Plus ça change...

Ce n'est pas un hasard si les alumineries, comme les papetières, font partie du paysage québécois depuis un siècle. C'est à cause de l'électricité qu'on leur vend à prix ridicule.

Entente Québec - Alcoa

Il y a de quoi pleurer à voir toute cette neige qui tombe depuis des mois. Mais ce qui est encore plus déprimant, c'est l'extraordinaire légèreté avec laquelle nos gouvernements, toutes couleurs confondues, cèdent les uns après les autres au chantage des multinationales de l'aluminium. Le Québec reste le plus grand porteur d'eau du continent!
L'entente intervenue cette semaine entre Québec et Alcoa est suffisamment généreuse pour que la compagnie s'engage à maintenir ouvertes ses trois usines de Baie-Comeau, Bécancour et Deschambault. Réjouissons-nous pour les travailleurs de ces alumineries, mais là s'arrête l'enthousiasme.

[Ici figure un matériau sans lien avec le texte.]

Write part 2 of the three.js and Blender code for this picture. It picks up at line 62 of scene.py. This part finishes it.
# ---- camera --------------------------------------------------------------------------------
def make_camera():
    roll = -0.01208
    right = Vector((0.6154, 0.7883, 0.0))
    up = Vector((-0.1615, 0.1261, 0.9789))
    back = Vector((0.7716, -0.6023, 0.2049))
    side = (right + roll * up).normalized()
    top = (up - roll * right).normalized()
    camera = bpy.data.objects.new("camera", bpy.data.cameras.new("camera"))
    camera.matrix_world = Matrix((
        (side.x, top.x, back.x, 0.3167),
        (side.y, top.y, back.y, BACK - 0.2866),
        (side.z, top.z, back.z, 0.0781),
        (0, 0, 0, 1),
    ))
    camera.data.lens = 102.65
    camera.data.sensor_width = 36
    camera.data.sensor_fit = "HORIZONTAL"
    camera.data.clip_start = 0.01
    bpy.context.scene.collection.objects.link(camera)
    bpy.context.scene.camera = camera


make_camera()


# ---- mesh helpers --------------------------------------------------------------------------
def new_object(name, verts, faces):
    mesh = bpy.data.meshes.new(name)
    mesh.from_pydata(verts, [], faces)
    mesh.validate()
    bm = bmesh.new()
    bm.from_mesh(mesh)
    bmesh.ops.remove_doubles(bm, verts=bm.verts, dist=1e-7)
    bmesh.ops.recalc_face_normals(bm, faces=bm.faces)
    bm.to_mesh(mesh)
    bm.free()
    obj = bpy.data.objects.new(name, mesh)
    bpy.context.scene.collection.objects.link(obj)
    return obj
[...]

Au cours de la conférence de presse, hier, le premier ministre Charest et ses ministres ont beaucoup insisté sur le fait que pour la première fois, un tel contrat prévoyait un plancher de 3000 emplois et une pénalité de 100 000 $ si la compagnie faisait une mise à pied interdite. D'une part, remarquons que ce plancher est inférieur aux 3500 emplois actuels, malgré les milliards de fonds publics versés; d'autre part, précisons que l'entente n'oblige pas la compagnie à combler les départs volontaires d'ici 2040. C'est ce qui s'appelle un plancher virtuel qui, dans les faits, pourra varier au gré des besoins de la compagnie puisque tous les employés actuels prendront leur retraite un jour ou l'autre d'ici la fin du contrat...

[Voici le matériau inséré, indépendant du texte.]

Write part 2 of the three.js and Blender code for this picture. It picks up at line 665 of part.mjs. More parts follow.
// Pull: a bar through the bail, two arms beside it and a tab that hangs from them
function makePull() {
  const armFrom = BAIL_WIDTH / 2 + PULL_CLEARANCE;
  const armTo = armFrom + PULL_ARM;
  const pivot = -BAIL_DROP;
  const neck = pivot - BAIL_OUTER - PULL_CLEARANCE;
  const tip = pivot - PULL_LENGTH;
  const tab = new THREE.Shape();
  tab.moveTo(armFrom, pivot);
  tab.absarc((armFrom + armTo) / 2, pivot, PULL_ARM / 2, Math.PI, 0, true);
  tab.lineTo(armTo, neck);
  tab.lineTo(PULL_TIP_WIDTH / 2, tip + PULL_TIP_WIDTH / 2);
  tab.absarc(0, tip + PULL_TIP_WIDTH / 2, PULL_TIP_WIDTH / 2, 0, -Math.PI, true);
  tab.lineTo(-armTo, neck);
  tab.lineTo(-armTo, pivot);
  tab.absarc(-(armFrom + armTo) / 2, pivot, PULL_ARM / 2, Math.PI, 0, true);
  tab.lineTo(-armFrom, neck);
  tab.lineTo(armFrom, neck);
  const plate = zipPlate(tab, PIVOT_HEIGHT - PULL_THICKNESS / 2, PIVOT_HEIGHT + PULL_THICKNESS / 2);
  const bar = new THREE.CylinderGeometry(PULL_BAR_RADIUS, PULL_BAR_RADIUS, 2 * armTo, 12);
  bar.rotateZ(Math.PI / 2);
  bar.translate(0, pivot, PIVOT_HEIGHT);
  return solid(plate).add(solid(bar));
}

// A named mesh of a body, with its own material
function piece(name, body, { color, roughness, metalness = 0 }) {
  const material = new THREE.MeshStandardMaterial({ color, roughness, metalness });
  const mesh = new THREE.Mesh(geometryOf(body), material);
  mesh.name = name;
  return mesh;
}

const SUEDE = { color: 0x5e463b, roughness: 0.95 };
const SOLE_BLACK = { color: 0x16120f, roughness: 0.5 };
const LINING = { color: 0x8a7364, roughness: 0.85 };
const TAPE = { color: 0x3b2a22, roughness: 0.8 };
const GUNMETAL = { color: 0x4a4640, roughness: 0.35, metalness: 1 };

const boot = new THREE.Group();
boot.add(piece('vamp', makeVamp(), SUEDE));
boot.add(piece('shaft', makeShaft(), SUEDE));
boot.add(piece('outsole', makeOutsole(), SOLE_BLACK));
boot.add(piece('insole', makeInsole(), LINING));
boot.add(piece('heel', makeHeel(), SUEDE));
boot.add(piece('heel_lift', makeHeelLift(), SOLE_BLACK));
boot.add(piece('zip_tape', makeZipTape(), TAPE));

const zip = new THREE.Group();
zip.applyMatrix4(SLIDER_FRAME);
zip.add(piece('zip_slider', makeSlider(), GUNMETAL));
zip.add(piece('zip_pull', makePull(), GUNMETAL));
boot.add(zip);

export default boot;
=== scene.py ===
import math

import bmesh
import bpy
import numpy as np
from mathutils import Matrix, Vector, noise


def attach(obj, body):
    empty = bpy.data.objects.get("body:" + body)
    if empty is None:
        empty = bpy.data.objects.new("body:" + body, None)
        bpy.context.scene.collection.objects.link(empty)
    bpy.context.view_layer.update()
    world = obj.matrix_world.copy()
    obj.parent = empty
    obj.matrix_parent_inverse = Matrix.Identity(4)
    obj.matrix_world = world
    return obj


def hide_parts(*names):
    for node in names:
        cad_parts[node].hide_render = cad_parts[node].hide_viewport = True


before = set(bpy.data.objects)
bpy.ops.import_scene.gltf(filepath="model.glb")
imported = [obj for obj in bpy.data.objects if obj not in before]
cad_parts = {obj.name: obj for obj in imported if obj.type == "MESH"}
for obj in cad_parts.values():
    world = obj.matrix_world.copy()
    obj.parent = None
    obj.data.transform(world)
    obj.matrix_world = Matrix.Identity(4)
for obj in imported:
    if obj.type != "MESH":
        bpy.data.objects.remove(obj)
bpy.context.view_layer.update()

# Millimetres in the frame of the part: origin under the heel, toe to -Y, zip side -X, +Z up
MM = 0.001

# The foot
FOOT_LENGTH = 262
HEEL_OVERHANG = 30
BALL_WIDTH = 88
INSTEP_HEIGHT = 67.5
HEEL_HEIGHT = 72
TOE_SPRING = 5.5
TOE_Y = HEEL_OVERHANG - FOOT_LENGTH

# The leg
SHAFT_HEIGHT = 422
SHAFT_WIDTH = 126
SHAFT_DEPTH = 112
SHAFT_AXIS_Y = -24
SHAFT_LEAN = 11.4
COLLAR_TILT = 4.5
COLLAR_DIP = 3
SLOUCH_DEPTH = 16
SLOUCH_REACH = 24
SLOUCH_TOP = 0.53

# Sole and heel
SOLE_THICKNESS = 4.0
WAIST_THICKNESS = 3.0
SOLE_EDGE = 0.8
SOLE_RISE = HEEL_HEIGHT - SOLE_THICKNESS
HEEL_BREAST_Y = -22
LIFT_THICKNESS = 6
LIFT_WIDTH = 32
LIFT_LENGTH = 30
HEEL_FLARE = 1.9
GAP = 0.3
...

Ce n'est pas un hasard si les alumineries, comme les papetières, font partie du paysage québécois depuis un siècle. C'est à cause de l'électricité qu'on leur vend à prix ridicule.
Hier, le maire de Baie-Comeau ne pouvait pas mieux dire: «Ça insuffle de l'adrénaline dans la région.» Il aurait dû ajouter que cette adrénaline, ce sont les Québécois eux-mêmes qui l'injectent en payant la facture d'Alcoa. Une sorte de gros «BS» corporatif et régional.
Même si le contrat a été gardé secret dans ses détails les plus croustillants, on en sait déjà assez pour se faire une idée. D'abord, Québec ajoutera 228 millions de dollars à sa propre dette à long terme et fera payer les intérêts par tous les Québécois pendant
30 ans. Si ces 228 millions étaient allés au Fonds des générations au lieu d'être prêtés à Alcoa, ils vaudraient 1,7 milliard dans 30 ans. Voilà donc un premier cadeau de 1,5 milliard.
Plus coûteux encore, il y a l'électricité. Alors que les centrales qui entreront en opération à partir de 2010 produiront de l'électricité à 0,10 $ le kWh, Québec s'engage à livrer cette même électricité à Alcoa à moins de 0,4 $ le kWh. Qui paiera la différence? Les Hydro-Québécois.
L'an dernier, deux économistes réputés de l'Université Laval, MM. Bélanger et Bernard, avaient évalué à quelque 336 000 $ par emploi, par année, pendant 30 ans, le coût de l'aide consentie à Alcan, au Saguenay. L'entente de cette semaine est de la même eau, et ne contient aucun engagement à transformer sur place les tonnes d'aluminium produites.
M. Charest, qui avait annulé l'entente tout aussi inacceptable signée par Bernard Landry en 2002, explique que la situation a changé depuis à cause des surplus dont dispose Hydro-Québec. C'est vrai cette année, mais ce ne le sera plus en 2015, et encore moins en 2030!
Non seulement les alumineries priveront-elles le Québec pendant 40 ans de quantités très importantes d'une hydroélectricité de plus en plus coûteuse à produire -- et qu'on aurait très bien pu vendre à l'Ontario --, mais on nous prévient qu'on est prêt à fournir 500 MW supplémentaires à Alcoa pour agrandir son usine de Deschambault, comme si c'était une bonne nouvelle.
La crise de l'industrie forestière a pesé lourd dans la décision d'un gouvernement susceptible de retourner en élections à tout moment. Malheureusement, et contrairement aux intentions maintes fois annoncées, tous nos partis politiques succombent un jour ou l'autre à la tentation d'acheter le vote des régions ressources, sans rien faire pour changer la structure mono-industrielle héritée du siècle passé.